▶ _SHORT EXERCISE_
Set down exactly the lines that run from the line with "hide_parts(node)" to the end of the data, and nothing else.

▶ _DATA SECTION_
[Begin]

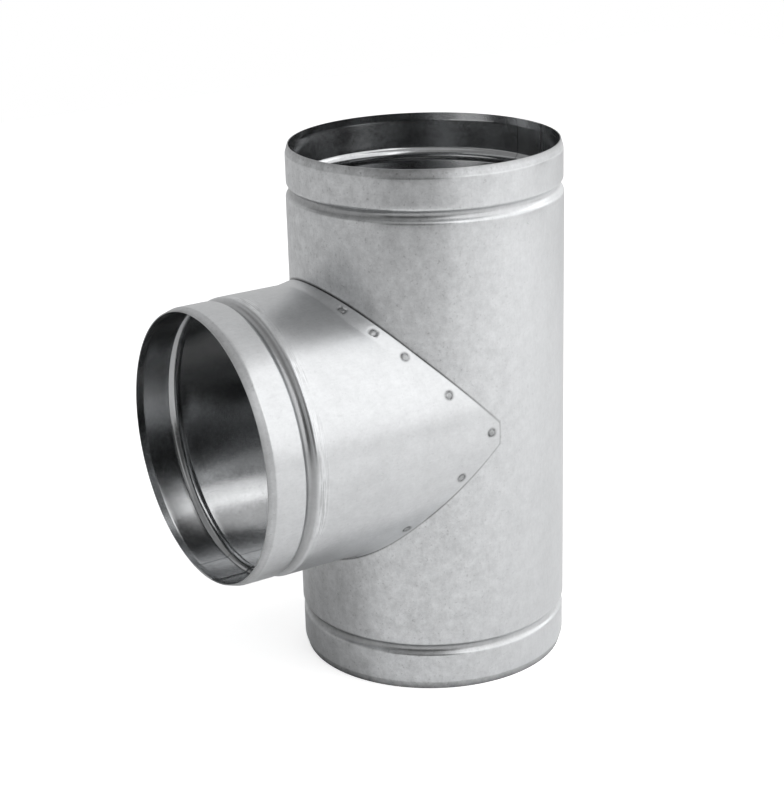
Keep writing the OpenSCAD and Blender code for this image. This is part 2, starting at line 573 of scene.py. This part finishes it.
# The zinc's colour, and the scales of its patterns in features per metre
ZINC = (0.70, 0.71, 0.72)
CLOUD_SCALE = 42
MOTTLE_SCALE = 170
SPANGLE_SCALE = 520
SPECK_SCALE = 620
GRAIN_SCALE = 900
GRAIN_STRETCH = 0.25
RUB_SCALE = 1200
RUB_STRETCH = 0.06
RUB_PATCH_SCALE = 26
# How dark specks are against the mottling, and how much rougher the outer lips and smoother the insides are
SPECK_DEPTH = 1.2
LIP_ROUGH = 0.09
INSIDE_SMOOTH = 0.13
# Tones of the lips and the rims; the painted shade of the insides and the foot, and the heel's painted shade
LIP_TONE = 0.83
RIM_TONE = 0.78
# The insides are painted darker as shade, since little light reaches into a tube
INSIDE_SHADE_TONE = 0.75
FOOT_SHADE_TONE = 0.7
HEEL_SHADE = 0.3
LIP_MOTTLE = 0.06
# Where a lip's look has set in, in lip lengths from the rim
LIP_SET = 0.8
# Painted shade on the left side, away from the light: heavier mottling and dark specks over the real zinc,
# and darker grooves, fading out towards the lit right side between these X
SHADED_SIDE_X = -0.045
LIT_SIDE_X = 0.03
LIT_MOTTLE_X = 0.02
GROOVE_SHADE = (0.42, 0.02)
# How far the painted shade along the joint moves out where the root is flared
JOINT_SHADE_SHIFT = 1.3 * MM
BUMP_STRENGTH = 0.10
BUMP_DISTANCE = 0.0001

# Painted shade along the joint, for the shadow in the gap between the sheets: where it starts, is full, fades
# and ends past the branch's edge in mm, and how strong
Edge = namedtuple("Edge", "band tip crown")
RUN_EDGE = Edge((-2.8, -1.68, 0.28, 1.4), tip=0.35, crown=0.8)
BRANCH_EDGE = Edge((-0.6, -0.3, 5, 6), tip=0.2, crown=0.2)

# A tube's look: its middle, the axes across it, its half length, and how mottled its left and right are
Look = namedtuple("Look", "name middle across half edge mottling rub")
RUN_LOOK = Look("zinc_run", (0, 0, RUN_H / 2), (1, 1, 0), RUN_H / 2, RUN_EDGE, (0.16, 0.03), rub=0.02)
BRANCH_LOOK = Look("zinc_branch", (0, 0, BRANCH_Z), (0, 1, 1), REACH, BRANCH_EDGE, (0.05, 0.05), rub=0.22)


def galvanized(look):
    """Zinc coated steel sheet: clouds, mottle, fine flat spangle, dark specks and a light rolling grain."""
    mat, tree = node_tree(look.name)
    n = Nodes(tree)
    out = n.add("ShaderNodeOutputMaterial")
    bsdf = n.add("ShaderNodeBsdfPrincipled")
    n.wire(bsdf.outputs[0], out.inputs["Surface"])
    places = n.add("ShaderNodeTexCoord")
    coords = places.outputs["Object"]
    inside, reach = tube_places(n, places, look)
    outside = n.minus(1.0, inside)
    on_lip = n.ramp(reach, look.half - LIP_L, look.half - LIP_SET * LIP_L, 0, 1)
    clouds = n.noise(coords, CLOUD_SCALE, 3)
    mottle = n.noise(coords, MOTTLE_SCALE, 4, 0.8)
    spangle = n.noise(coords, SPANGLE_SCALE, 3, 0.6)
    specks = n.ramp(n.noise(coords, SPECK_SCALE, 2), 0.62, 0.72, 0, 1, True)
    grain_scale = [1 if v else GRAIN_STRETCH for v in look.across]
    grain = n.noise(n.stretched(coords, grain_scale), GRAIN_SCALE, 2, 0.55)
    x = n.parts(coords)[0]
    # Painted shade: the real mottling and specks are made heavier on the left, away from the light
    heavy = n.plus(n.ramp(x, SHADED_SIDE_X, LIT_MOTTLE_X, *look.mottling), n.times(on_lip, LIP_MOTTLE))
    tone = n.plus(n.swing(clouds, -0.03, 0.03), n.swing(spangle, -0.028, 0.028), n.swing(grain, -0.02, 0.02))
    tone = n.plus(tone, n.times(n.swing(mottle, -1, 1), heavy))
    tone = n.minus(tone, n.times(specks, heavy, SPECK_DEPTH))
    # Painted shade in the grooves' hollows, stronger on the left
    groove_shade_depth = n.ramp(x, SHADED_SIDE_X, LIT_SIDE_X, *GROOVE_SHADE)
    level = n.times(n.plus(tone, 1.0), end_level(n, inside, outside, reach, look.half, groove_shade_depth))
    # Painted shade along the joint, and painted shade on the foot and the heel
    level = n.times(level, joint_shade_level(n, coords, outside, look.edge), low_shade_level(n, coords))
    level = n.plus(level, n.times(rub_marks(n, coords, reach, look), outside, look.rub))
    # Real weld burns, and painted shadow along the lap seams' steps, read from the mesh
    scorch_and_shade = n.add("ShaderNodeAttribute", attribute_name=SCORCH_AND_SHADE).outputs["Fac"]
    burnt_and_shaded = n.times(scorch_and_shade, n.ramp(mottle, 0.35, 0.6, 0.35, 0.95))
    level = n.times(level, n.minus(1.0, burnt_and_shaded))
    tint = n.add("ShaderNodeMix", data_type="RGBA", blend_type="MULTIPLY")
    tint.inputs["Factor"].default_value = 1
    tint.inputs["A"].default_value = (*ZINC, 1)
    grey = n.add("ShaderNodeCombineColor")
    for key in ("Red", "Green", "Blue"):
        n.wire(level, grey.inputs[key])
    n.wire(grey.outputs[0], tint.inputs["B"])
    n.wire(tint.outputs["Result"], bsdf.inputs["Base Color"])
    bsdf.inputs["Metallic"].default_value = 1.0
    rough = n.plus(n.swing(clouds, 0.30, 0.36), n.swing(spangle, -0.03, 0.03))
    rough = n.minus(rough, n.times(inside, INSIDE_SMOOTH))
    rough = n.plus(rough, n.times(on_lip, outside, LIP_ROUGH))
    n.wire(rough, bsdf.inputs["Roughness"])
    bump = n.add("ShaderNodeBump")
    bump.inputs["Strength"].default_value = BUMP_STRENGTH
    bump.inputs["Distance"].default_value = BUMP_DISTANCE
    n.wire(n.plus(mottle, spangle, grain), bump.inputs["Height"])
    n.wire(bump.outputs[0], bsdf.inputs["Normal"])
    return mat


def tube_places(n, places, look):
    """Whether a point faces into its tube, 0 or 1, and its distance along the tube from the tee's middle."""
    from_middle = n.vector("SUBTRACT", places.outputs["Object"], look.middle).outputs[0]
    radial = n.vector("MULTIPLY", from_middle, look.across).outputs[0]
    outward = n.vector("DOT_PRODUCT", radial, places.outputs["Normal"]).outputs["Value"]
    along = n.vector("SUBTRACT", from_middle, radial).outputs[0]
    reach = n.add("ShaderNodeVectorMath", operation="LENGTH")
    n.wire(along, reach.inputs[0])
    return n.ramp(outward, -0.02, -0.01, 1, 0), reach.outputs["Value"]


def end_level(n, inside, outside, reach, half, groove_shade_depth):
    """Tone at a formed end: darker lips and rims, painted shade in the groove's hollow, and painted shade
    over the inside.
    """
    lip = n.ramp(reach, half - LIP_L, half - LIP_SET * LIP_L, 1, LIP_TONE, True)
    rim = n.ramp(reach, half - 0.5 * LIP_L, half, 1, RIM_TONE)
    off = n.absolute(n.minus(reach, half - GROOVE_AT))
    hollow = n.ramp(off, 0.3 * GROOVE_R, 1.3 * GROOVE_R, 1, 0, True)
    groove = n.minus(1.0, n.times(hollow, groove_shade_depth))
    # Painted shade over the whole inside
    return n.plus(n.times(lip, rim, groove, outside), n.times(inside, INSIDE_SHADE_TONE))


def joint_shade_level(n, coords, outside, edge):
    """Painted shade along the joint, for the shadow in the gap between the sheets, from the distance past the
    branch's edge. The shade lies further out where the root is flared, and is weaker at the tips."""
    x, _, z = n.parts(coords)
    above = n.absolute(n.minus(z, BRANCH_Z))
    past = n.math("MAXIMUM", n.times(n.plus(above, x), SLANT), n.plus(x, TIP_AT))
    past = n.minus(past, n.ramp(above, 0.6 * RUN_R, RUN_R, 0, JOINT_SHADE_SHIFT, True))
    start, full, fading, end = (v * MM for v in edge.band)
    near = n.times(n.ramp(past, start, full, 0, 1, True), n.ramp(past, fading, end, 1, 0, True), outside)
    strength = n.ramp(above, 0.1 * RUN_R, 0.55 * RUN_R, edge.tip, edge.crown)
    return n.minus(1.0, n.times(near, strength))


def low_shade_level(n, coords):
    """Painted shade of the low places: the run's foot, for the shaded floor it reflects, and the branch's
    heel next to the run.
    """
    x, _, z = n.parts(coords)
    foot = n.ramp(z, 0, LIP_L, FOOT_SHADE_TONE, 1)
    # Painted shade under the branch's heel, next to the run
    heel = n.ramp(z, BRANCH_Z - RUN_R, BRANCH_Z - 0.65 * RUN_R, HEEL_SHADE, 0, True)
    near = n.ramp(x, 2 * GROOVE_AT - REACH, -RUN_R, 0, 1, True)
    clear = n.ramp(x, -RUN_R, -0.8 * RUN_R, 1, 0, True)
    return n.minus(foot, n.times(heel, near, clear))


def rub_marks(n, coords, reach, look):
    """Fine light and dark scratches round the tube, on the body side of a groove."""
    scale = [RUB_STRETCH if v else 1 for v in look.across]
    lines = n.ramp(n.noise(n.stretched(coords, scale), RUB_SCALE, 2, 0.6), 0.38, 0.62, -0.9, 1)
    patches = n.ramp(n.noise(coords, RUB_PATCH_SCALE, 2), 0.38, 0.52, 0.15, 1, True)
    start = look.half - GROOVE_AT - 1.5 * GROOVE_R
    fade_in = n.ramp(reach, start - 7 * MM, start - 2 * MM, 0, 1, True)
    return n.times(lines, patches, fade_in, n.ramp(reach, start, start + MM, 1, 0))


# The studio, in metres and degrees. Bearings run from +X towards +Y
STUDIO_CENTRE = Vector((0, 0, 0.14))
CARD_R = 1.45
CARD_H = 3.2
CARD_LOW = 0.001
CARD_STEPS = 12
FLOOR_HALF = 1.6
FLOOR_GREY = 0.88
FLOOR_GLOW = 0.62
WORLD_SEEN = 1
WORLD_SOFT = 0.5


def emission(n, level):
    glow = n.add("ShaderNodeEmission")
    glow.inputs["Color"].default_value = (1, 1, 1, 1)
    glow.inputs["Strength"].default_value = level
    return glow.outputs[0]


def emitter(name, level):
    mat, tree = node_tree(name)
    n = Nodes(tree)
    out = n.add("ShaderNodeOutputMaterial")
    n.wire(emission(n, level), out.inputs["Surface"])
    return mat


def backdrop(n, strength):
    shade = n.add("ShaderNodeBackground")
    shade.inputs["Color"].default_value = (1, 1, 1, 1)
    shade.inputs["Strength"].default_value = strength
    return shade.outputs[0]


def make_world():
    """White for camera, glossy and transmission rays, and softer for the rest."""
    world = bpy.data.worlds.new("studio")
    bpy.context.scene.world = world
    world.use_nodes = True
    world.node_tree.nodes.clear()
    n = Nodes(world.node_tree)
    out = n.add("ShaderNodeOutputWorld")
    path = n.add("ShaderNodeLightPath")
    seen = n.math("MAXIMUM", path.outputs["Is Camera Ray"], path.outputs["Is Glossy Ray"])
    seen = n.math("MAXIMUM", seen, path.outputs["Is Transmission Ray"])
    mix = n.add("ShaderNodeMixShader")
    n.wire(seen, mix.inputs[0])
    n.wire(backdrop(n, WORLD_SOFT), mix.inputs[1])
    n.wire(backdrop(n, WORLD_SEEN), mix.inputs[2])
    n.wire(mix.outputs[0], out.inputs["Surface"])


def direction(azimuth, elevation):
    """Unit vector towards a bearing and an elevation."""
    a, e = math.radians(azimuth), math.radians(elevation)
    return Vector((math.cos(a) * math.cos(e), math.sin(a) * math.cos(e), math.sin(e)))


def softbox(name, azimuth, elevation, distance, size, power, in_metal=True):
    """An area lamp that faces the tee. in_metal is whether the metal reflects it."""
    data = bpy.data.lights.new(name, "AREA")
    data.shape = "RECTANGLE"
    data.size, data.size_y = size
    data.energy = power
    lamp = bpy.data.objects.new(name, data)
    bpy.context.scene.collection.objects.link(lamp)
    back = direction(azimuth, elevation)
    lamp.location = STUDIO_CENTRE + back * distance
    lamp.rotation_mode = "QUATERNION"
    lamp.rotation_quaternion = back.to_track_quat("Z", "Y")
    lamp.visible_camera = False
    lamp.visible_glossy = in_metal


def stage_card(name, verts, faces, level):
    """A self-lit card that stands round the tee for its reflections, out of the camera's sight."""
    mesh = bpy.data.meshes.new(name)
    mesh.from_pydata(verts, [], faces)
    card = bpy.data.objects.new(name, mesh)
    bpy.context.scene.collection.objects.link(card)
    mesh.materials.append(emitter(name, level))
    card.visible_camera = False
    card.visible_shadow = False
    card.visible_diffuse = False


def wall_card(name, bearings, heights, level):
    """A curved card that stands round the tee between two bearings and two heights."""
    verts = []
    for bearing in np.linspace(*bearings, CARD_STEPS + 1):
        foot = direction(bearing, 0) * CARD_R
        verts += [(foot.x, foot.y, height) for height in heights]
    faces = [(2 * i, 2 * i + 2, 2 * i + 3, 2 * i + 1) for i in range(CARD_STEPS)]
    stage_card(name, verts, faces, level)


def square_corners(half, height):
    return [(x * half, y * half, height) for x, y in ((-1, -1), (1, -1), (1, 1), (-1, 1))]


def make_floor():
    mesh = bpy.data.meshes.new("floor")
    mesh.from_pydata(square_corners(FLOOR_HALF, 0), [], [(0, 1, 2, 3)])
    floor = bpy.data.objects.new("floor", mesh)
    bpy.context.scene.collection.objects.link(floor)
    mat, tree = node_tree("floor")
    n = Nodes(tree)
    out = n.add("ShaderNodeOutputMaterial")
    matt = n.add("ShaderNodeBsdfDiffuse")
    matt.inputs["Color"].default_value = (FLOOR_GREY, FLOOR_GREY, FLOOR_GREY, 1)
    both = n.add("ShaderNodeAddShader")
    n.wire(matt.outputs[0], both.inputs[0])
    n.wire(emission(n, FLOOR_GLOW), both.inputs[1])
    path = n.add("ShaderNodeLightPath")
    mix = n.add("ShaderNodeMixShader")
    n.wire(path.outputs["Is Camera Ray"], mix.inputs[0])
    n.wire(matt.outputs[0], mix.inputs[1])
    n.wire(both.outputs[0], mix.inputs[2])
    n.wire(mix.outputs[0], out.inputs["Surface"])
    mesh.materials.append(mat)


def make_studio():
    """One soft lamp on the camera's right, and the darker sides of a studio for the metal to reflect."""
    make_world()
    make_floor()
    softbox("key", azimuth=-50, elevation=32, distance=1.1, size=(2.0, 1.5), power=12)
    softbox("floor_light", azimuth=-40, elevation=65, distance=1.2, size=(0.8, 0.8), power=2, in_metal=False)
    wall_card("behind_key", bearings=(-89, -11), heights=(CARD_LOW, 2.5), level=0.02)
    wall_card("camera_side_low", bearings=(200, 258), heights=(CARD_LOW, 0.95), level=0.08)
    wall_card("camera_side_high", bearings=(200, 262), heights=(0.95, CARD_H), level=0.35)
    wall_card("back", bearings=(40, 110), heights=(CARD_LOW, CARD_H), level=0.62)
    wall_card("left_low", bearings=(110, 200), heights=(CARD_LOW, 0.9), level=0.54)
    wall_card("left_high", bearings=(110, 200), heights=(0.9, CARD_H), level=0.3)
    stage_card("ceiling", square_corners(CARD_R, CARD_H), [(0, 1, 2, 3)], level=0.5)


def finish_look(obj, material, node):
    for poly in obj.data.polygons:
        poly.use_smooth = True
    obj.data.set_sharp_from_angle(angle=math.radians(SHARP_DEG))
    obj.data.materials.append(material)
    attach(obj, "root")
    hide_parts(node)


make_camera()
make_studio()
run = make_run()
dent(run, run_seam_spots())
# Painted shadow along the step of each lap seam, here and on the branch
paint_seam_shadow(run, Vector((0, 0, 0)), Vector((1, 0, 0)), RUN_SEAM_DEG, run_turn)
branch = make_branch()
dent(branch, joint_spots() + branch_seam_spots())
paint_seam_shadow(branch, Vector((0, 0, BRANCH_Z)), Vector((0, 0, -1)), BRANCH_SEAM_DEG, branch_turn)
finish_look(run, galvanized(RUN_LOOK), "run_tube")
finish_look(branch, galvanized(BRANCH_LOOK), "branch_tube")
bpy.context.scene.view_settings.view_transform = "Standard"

[End]

▶ _ANSWER TO THE PROBLEM_
    hide_parts(node)


make_camera()
make_studio()
run = make_run()
dent(run, run_seam_spots())
# Painted shadow along the step of each lap seam, here and on the branch
paint_seam_shadow(run, Vector((0, 0, 0)), Vector((1, 0, 0)), RUN_SEAM_DEG, run_turn)
branch = make_branch()
dent(branch, joint_spots() + branch_seam_spots())
paint_seam_shadow(branch, Vector((0, 0, BRANCH_Z)), Vector((0, 0, -1)), BRANCH_SEAM_DEG, branch_turn)
finish_look(run, galvanized(RUN_LOOK), "run_tube")
finish_look(branch, galvanized(BRANCH_LOOK), "branch_tube")
bpy.context.scene.view_settings.view_transform = "Standard"